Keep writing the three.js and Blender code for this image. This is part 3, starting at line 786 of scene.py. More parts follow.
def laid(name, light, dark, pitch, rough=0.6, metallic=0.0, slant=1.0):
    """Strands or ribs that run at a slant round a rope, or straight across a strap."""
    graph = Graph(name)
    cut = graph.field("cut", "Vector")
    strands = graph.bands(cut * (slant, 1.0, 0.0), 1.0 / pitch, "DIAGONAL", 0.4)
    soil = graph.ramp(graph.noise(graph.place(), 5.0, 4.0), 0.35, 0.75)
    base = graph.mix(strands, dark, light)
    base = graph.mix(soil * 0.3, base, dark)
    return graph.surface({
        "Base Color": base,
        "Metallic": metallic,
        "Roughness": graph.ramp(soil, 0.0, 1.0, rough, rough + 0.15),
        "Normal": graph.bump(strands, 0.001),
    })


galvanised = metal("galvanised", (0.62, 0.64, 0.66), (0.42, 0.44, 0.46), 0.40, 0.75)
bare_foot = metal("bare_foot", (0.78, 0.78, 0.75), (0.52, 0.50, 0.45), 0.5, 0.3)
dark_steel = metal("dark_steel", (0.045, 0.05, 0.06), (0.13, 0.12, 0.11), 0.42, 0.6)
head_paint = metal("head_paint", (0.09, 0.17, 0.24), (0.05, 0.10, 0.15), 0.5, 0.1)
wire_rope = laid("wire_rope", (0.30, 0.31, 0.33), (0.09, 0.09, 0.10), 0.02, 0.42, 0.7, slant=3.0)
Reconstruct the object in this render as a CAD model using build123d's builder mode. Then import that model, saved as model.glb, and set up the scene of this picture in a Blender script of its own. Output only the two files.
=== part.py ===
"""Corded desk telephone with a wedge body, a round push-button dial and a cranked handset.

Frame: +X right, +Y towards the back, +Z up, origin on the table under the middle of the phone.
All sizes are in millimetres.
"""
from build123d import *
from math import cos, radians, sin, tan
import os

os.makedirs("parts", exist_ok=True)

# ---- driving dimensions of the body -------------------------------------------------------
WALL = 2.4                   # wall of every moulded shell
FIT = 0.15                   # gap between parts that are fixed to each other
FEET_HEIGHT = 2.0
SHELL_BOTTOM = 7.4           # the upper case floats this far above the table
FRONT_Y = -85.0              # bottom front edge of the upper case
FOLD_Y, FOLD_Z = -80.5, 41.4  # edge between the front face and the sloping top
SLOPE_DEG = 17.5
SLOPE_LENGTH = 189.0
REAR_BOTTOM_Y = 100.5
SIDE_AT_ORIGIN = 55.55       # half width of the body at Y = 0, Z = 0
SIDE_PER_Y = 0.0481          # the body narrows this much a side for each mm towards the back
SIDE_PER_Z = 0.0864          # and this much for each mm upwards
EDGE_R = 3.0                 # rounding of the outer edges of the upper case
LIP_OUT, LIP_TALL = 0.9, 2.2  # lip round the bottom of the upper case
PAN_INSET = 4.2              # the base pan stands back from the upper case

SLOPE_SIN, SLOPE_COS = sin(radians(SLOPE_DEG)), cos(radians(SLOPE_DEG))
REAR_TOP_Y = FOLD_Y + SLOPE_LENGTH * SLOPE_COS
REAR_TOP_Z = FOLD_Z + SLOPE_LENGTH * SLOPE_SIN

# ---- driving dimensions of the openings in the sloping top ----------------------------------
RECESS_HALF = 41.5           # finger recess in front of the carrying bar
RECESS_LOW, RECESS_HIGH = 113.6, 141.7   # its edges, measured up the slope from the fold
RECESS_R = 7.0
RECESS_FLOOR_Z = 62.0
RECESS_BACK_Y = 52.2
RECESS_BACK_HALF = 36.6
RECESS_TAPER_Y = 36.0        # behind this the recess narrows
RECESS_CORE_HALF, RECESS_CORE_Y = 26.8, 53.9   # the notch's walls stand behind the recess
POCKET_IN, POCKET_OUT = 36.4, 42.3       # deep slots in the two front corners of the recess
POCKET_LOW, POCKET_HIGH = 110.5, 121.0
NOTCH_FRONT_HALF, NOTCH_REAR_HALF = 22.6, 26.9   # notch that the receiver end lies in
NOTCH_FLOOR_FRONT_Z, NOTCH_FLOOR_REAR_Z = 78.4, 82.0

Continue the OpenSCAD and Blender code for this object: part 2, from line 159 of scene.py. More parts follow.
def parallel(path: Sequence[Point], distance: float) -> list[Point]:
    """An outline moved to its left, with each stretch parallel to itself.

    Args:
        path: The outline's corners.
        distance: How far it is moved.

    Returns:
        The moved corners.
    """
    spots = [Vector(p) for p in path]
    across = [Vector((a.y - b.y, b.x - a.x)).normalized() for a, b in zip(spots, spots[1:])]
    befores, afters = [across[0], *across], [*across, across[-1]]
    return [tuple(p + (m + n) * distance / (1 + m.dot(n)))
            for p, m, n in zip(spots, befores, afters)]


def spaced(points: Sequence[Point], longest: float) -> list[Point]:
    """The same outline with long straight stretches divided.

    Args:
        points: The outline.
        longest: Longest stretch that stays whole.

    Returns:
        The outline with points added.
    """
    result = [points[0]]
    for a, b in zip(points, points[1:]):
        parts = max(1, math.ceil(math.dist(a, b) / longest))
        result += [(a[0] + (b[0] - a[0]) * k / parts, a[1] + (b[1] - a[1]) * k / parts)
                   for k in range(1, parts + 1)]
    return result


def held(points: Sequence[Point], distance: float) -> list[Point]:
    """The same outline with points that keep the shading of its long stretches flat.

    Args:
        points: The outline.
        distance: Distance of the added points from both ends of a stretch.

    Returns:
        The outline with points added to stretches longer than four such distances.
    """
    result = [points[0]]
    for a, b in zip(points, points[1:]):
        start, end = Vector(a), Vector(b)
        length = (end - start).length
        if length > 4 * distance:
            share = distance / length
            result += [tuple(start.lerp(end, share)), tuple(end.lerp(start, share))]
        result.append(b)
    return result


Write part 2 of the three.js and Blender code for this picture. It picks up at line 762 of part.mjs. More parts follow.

SET PROBLEM: Reproduce the data in full, exactly as presented.

CORRECT RESPONSE:
Keep writing the three.js and Blender code for this image. This is part 3, starting at line 786 of scene.py. More parts follow.
def laid(name, light, dark, pitch, rough=0.6, metallic=0.0, slant=1.0):
    """Strands or ribs that run at a slant round a rope, or straight across a strap."""
    graph = Graph(name)
    cut = graph.field("cut", "Vector")
    strands = graph.bands(cut * (slant, 1.0, 0.0), 1.0 / pitch, "DIAGONAL", 0.4)
    soil = graph.ramp(graph.noise(graph.place(), 5.0, 4.0), 0.35, 0.75)
    base = graph.mix(strands, dark, light)
    base = graph.mix(soil * 0.3, base, dark)
    return graph.surface({
        "Base Color": base,
        "Metallic": metallic,
        "Roughness": graph.ramp(soil, 0.0, 1.0, rough, rough + 0.15),
        "Normal": graph.bump(strands, 0.001),
    })


galvanised = metal("galvanised", (0.62, 0.64, 0.66), (0.42, 0.44, 0.46), 0.40, 0.75)
bare_foot = metal("bare_foot", (0.78, 0.78, 0.75), (0.52, 0.50, 0.45), 0.5, 0.3)
dark_steel = metal("dark_steel", (0.045, 0.05, 0.06), (0.13, 0.12, 0.11), 0.42, 0.6)
head_paint = metal("head_paint", (0.09, 0.17, 0.24), (0.05, 0.10, 0.15), 0.5, 0.1)
wire_rope = laid("wire_rope", (0.30, 0.31, 0.33), (0.09, 0.09, 0.10), 0.02, 0.42, 0.7, slant=3.0)
Reconstruct the object in this render as a CAD model using build123d's builder mode. Then import that model, saved as model.glb, and set up the scene of this picture in a Blender script of its own. Output only the two files.
=== part.py ===
"""Corded desk telephone with a wedge body, a round push-button dial and a cranked handset.

Frame: +X right, +Y towards the back, +Z up, origin on the table under the middle of the phone.
All sizes are in millimetres.
"""
from build123d import *
from math import cos, radians, sin, tan
import os

os.makedirs("parts", exist_ok=True)

# ---- driving dimensions of the body -------------------------------------------------------
WALL = 2.4                   # wall of every moulded shell
FIT = 0.15                   # gap between parts that are fixed to each other
FEET_HEIGHT = 2.0
SHELL_BOTTOM = 7.4           # the upper case floats this far above the table
FRONT_Y = -85.0              # bottom front edge of the upper case
FOLD_Y, FOLD_Z = -80.5, 41.4  # edge between the front face and the sloping top
SLOPE_DEG = 17.5
SLOPE_LENGTH = 189.0
REAR_BOTTOM_Y = 100.5
SIDE_AT_ORIGIN = 55.55       # half width of the body at Y = 0, Z = 0
SIDE_PER_Y = 0.0481          # the body narrows this much a side for each mm towards the back
SIDE_PER_Z = 0.0864          # and this much for each mm upwards
EDGE_R = 3.0                 # rounding of the outer edges of the upper case
LIP_OUT, LIP_TALL = 0.9, 2.2  # lip round the bottom of the upper case
PAN_INSET = 4.2              # the base pan stands back from the upper case

SLOPE_SIN, SLOPE_COS = sin(radians(SLOPE_DEG)), cos(radians(SLOPE_DEG))
REAR_TOP_Y = FOLD_Y + SLOPE_LENGTH * SLOPE_COS
REAR_TOP_Z = FOLD_Z + SLOPE_LENGTH * SLOPE_SIN

# ---- driving dimensions of the openings in the sloping top ----------------------------------
RECESS_HALF = 41.5           # finger recess in front of the carrying bar
RECESS_LOW, RECESS_HIGH = 113.6, 141.7   # its edges, measured up the slope from the fold
RECESS_R = 7.0
RECESS_FLOOR_Z = 62.0
RECESS_BACK_Y = 52.2
RECESS_BACK_HALF = 36.6
RECESS_TAPER_Y = 36.0        # behind this the recess narrows
RECESS_CORE_HALF, RECESS_CORE_Y = 26.8, 53.9   # the notch's walls stand behind the recess
POCKET_IN, POCKET_OUT = 36.4, 42.3       # deep slots in the two front corners of the recess
POCKET_LOW, POCKET_HIGH = 110.5, 121.0
NOTCH_FRONT_HALF, NOTCH_REAR_HALF = 22.6, 26.9   # notch that the receiver end lies in
NOTCH_FLOOR_FRONT_Z, NOTCH_FLOOR_REAR_Z = 78.4, 82.0

Continue the OpenSCAD and Blender code for this object: part 2, from line 159 of scene.py. More parts follow.
def parallel(path: Sequence[Point], distance: float) -> list[Point]:
    """An outline moved to its left, with each stretch parallel to itself.

    Args:
        path: The outline's corners.
        distance: How far it is moved.

    Returns:
        The moved corners.
    """
    spots = [Vector(p) for p in path]
    across = [Vector((a.y - b.y, b.x - a.x)).normalized() for a, b in zip(spots, spots[1:])]
    befores, afters = [across[0], *across], [*across, across[-1]]
    return [tuple(p + (m + n) * distance / (1 + m.dot(n)))
            for p, m, n in zip(spots, befores, afters)]


def spaced(points: Sequence[Point], longest: float) -> list[Point]:
    """The same outline with long straight stretches divided.

    Args:
        points: The outline.
        longest: Longest stretch that stays whole.

    Returns:
        The outline with points added.
    """
    result = [points[0]]
    for a, b in zip(points, points[1:]):
        parts = max(1, math.ceil(math.dist(a, b) / longest))
        result += [(a[0] + (b[0] - a[0]) * k / parts, a[1] + (b[1] - a[1]) * k / parts)
                   for k in range(1, parts + 1)]
    return result


def held(points: Sequence[Point], distance: float) -> list[Point]:
    """The same outline with points that keep the shading of its long stretches flat.

    Args:
        points: The outline.
        distance: Distance of the added points from both ends of a stretch.

    Returns:
        The outline with points added to stretches longer than four such distances.
    """
    result = [points[0]]
    for a, b in zip(points, points[1:]):
        start, end = Vector(a), Vector(b)
        length = (end - start).length
        if length > 4 * distance:
            share = distance / length
            result += [tuple(start.lerp(end, share)), tuple(end.lerp(start, share))]
        result.append(b)
    return result


Write part 2 of the three.js and Blender code for this picture. It picks up at line 762 of part.mjs. More parts follow.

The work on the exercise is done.